FWIW, the CFString (a CFStringRef is a void*, equivalent to the HANDLE datatype on Win32, where Ref==HANDLE in context) stuff makes a horribly horrible assumption that a character is always UTF-16, which causes issues for UTF-32 code points.

I'm not sure I understand how this would affect backwards compatibility. After all, unicows.dll only works on Windows 95 and later, does it not? It was released in 2001, correct? And there were no W versions of functions on Windows 95, right?

So just imagine instead of ever implementing unicows.dll as it was, or ever creating W versions of a function, all the effort was put into making the functions take opaque strings.

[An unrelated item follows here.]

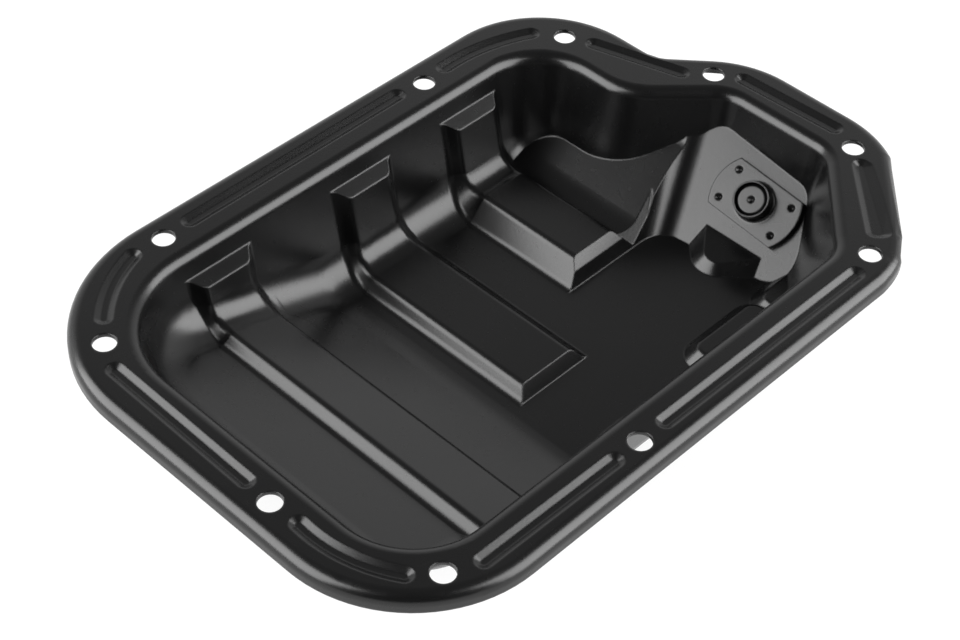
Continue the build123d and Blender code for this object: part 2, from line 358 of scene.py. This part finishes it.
along = np.gradient(old_edge, axis=0)
along /= np.linalg.norm(along, axis=1)[:, None]
outward = np.stack([along[:, 1], -along[:, 0]], axis=1)
normals = outward[:, None]
segments = (full_edge[1:] - full_edge[:-1])[None]
gaps = full_edge[:-1][None] - old_edge[:, None]
across = cross(normals, segments)
across = np.where(abs(across) < parallel, parallel, across)
distance = cross(gaps, segments) / across
share = cross(gaps, normals) / across
met = (share >= -end_slack) & (share <= 1 + end_slack) & (abs(distance) < largest_swell)
swell = np.where(met, abs(distance), np.inf).min(axis=1)
swell[np.isinf(swell)] = 0.0
print("the corner swells by up to", round(float(swell.max()) * 1000, 1), "mm")

# %% [markdown]
# ### The rim's rounding
#
# The flange turns down at its edge in a quarter circle. One formula gives the height at a
# distance inside the edge, and the other the distance at a depth. A scaled copy would flatten
# the rounding in the wider corner, and with these each point comes back onto the same curve.

# %% Follow the rim's rounding
rim_radius = 0.004


def rim_height(inset):
    """Height of the flange at a distance inside its edge."""
    return np.sqrt(rim_radius**2 - np.clip(rim_radius - inset, 0.0, rim_radius) ** 2) - rim_radius


def rim_inset(depth):
    """Distance inside the edge at which the rounding has a depth below the flange."""
    return rim_radius - math.sqrt(max(0.0, rim_radius**2 - max(0.0, rim_radius - depth) ** 2))


print("halfway down the rounding, in mm:", round(rim_inset(rim_radius / 2) * 1000, 2))

# %% [markdown]
# ### How much of the way each point goes
#
# The turned down rim goes all the way out. From there the share falls with the distance from
# the edge, until a point in the flat flange stays. The hole of a bolt has to stay round, so
# the points on its wall stay too, and the share rises again within a short slope around it.

# %% Share out the way
sheet = 0.0014
top_start = 0.0005
slope_length = 0.0045
slack = 0.00005
bolt_radius = 0.004
bolt_still = 1.02 * bolt_radius
bolt_slope = 0.2 * bolt_radius
corner_bolts = np.array([(0.0870, -0.0829), (0.1269, -0.0454)])


def rise(value, start, length):
    """0 up to the start, 1 from a length beyond it, and a straight slope between them."""
    return min(1.0, max(0.0, (value - start) / length))


def share_of_way(spot, inset, underneath):
    """1 at the rim, falling to 0 in the flat flange and beside the hole of a bolt."""
    start = sheet + slack if underneath else top_start
    from_bolt = np.linalg.norm(corner_bolts - spot, axis=1).min()
    return (1.0 - rise(inset, start, slope_length)) * rise(from_bolt, bolt_still, bolt_slope)


print("share at the edge:", share_of_way(old_edge[len(old_edge) // 2], 0.0, False))

# %% [markdown]
# ### Move the points
#
# Only the points of this end of the pan are looked at, one by one. A point of the bead's
# underside that pokes through the rim is first drawn back to the rim's rounding. Then each
# point near the edge goes out. On top, one that goes only some of the way ends up further
# inside the new edge, so its height is changed by what the rounding says.

# %% Move the corner
corner_from_x = 0.06
corner_below_y = -0.01
edge_zone = 0.012
poke_through = 0.00001

places = np.empty(len(skin.data.vertices) * 3)
skin.data.vertices.foreach_get("co", places)
places = places.reshape(-1, 3)
near = np.where((places[:, 0] > corner_from_x) & (places[:, 1] < corner_below_y))[0]
for index in near:
    gap = old_edge - places[index, :2]
    nearest = int(np.argmin((gap**2).sum(axis=1)))
    out = outward[nearest]
    inset = float(gap[nearest] @ out)
    depth = max(0.0, -float(places[index, 2]))
    least_inset = rim_inset(depth)
    if inset < least_inset - poke_through:
        places[index, :2] -= out * (least_inset - inset)
        inset = least_inset
    if inset > edge_zone:
        continue
    underneath = depth > sheet - slack
    way = swell[nearest] * share_of_way(places[index, :2], inset, underneath)
    places[index, :2] += out * way
    if not underneath:
        new_inset = inset + swell[nearest] - way
        places[index, 2] += float(rim_height(new_inset) - rim_height(inset))
skin.data.vertices.foreach_set("co", places.ravel())
skin.data.update()
print("points looked at:", len(near))

# %% [markdown]
# ## Floor and background
#
# The pan stands on a seamless white floor. It could be lit until it is white, but the lamps
# would have to be too strong for the paint. So the camera, and whatever mirrors the floor,
# sees a little plain floor that takes the pan's shadow, and a glow that lifts it to white.
# All other rays see a plain pale floor, which sends a natural amount of light back up.

# %% Tell the rays that see white from the others
ray_kinds = ("Is Camera Ray", "Is Glossy Ray", "Is Transmission Ray")


def seen_rays(tree):
    """1 for rays from the camera, off a gloss or through glass, and 0 for all others."""
    camera_ray, glossy_ray, glass_ray = (
        tree.node("ShaderNodeLightPath", output=kind) for kind in ray_kinds
    )
    return 1 - (1 - camera_ray) * (1 - glossy_ray) * (1 - glass_ray)


print("kinds of ray that see white:", len(ray_kinds))

# %% [markdown]
# ### A floor just below the pan
#
# The floor lies a hair below the pan. Where two faces lie in one plane, Blender can't tell
# which is in front, and a picture from below would show patches of both.

# %% Floor
floor_gap = 0.00005
floor_size = 6.0
floor_level = low.z - floor_gap
plain_grey = 0.8
shadow_grey = 0.16
glow_strength = 0.86


def white_floor():
    white = material_tree("white_floor")
    plain = white.node("ShaderNodeBsdfDiffuse", {}, {"Color": grey(plain_grey)})
    shaded = white.node("ShaderNodeBsdfDiffuse", {}, {"Color": grey(shadow_grey)})
    glow = white.node("ShaderNodeEmission", {}, {"Color": grey(1.0), "Strength": glow_strength})
    lifted = white.node("ShaderNodeAddShader", {}, {0: shaded, 1: glow})
    mixed = white.node("ShaderNodeMixShader", {}, {0: seen_rays(white), 1: plain, 2: lifted})
    return white.finish(mixed)


bpy.ops.mesh.primitive_plane_add(size=floor_size, location=(0, 0, floor_level))
floor = bpy.context.object
floor.name = "floor"
floor.data.materials.append(white_floor())
print("floor at", round(floor_level * 1000, 1), "mm")

# %% [markdown]
# ## Lamps
#
# Black paint shows only what it reflects, so the lamps are placed by the mirror rule: one
# soft box where the faces that look to the shallow end reflect, and one where the faces that
# look to the near side reflect. They are large and dim, because a small bright lamp would
# draw hard white patches on the satin coat.

# %% Soft boxes
middle = (low + high) / 2
box_width = 1.5
box_height = 1.2
box_distance = 1.3
box_power = 36.0


def soft_box(name, direction):
    """A lamp that stands in a direction from the middle of the pan, and faces it."""
    light = bpy.data.lights.new(name, "AREA")
    light.shape = "RECTANGLE"
    light.size = box_width
    light.size_y = box_height
    light.energy = box_power
    lamp = bpy.data.objects.new(name, light)
    aim = Vector(direction).normalized()
    lamp.location = middle + aim * box_distance
    lamp.rotation_euler = aim.to_track_quat("Z", "Y").to_euler()
    bpy.context.collection.objects.link(lamp)
    return lamp


left_box = soft_box("left_soft_box", (-0.72, 0.46, 0.50))
right_box = soft_box("right_soft_box", (0.50, -0.72, 0.48))
print("lamps:", left_box.name, right_box.name)

# %% [markdown]
# ## Sky
#
# The sky stands for the walls and the ceiling of a studio. It is white at the horizon behind
# the pan, fades to a dark ceiling, and is dark behind the viewer, where the room's lights are
# off. An even white sky would be simpler, but the paint would mirror it and turn grey.
#
# A Mix node has sockets for each type of data, and the three numbers are its colour ones.

# %% Fade the sky
upward_stops = [(0.0, 1.0), (0.45, 1.0), (0.60, 0.70), (0.72, 0.26), (1.0, 0.16)]
sideways_stops = [(0.15, 0.08), (0.65, 1.0)]
away_from_viewer = (0.68, 0.73, 0.0)
sky_strength = 0.9
first_colour, second_colour, mixed_colour = 6, 7, 2

sky = Tree(bpy.data.worlds.new("studio"), "ShaderNodeOutputWorld")
aim = sky.node("ShaderNodeTexCoord", output="Generated")
rising = sky.node("ShaderNodeSeparateXYZ", {}, {0: aim}, "Z")
dot_product = {"operation": "DOT_PRODUCT"}
away = sky.node("ShaderNodeVectorMath", dot_product, {0: aim, 1: away_from_viewer}, "Value")
upward = sky.node("ShaderNodeValToRGB", {"stops": upward_stops}, {0: rising})
sideways = sky.node("ShaderNodeValToRGB", {"stops": sideways_stops}, {0: away * 0.5 + 0.5})
tone = sky.node(
    "ShaderNodeMix",
    {"data_type": "RGBA", "blend_type": "MULTIPLY"},
    {"Factor": 1.0, first_colour: upward, second_colour: sideways},
    mixed_colour,
)
print("the sky is", sky_strength, "bright at the horizon")

# %% [markdown]
# ### White behind the pan
#
# The faded sky and a plain white one are two backgrounds, and the kind of ray picks one. So
# the camera sees white behind the pan, and the paint mirrors the studio.

# %% Show white to the camera
studio = sky.node("ShaderNodeBackground", {}, {"Color": tone, "Strength": sky_strength})
white = sky.node("ShaderNodeBackground", {}, {"Color": grey(1.0), "Strength": 1.0})
camera_ray = sky.node("ShaderNodeLightPath", output="Is Camera Ray")
picked = sky.node("ShaderNodeMixShader", {}, {0: camera_ray, 1: studio, 2: white})
bpy.context.scene.world = sky.finish(picked)
print("world:", bpy.context.scene.world.name)

# %% [markdown]
# ## Camera
#
# The camera stands where the photograph was taken from. Its place and its three angles were
# solved from the outlines of the bolt holes, which are round and lie in one plane. The lens
# is long, so lines stay nearly parallel. A camera looks along its own minus Z, with X to the
# right and Y up, so its matrix has the right, up and backward directions as its columns.

# %% Camera
lens_mm = 80.19
sensor_mm = 36.0
camera_place = Vector((-0.3852, -0.3455, 0.4775))
heading = math.radians(47.156)
dip = math.radians(44.464)
roll = math.radians(-2.180)

forward = Vector((
    math.cos(dip) * math.sin(heading),
    math.cos(dip) * math.cos(heading),
    -math.sin(dip),
))
level = Vector((math.cos(heading), -math.sin(heading), 0.0))
under = forward.cross(level)
right = level * math.cos(roll) + under * math.sin(roll)
down = under * math.cos(roll) - level * math.sin(roll)
turn = Matrix((right, -down, -forward)).transposed()

view = bpy.data.cameras.new("camera")
view.lens = lens_mm
view.sensor_width = sensor_mm
camera = bpy.data.objects.new("camera", view)
camera.matrix_world = Matrix.Translation(camera_place) @ turn.to_4x4()
bpy.context.collection.objects.link(camera)
bpy.context.scene.camera = camera
bpy.context.scene.view_settings.view_transform = "Standard"
print("camera at", [round(value * 1000) for value in camera_place], "mm")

Then the "A" versions of functions could just be a shim into converting the strings into opaque strings, much like they're just wrappers for the W versions in Windows XP.

The W versions were already "starting from scratch" for all intensive purposes in this case.

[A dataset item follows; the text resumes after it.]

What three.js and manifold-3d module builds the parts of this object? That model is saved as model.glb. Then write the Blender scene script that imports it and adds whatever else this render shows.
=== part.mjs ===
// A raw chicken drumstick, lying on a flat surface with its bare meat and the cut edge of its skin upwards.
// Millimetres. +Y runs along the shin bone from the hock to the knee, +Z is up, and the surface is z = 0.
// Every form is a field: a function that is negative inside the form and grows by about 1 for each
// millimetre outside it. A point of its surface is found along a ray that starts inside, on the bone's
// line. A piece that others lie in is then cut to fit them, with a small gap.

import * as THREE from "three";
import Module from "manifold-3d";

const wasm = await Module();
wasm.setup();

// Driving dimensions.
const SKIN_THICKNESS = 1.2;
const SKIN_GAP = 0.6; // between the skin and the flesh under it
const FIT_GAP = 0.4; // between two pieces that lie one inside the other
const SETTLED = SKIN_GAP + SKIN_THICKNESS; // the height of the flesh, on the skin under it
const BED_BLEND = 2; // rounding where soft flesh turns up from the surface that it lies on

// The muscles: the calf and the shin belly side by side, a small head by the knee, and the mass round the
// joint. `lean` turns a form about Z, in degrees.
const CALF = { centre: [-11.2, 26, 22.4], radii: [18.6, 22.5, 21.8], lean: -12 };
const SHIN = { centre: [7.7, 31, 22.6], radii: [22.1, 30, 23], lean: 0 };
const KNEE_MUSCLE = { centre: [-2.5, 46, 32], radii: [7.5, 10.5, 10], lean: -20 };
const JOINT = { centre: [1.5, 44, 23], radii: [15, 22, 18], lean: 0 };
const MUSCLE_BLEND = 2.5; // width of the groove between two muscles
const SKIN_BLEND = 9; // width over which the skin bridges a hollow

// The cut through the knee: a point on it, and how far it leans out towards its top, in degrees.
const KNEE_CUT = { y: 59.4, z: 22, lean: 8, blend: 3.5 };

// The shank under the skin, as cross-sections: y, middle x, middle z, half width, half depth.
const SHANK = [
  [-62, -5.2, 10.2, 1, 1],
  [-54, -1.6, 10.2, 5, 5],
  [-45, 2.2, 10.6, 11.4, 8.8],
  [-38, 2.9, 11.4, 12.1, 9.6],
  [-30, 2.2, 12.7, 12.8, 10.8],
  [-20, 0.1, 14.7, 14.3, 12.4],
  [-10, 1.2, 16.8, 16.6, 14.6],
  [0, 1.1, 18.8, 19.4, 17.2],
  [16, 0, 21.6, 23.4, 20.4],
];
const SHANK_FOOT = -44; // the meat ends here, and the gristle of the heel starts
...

FWIW, Apple did exactly this. Made new APIs take a CFString object and deprecates the old functions that took a bucket of bytes. It's worked quite well. They started the transition back in Mac OS 8.1, back when the CFString versions of the non-CF functions were just wrappers around the bucket of bytes versions (In Carbon). In Mac OS X, the situation was reversed.

I do think it'd be possible to convince people to use an opaque object just using the HWND and HMENU examples if I had a time machine.

Rosyna: They (Microsoft, that is) have that already, it's called .NET.

It works pretty well, actually, at hiding the implementation details of strings. The abstraction really only leaks when you're interfacing with "other" (non-.NET) things (like files, p/invoke, sockets, etc).

Of course, as Michael says, it comes at the cost of performance - there is a fairly strong reliance on StringBuilders in .NET. At some point, the lowest level needs to use a "bucket of bytes." It's just where you choose to put the "lowest level" - Windows puts it at the Win32 API level, Mac OS puts it one level lower.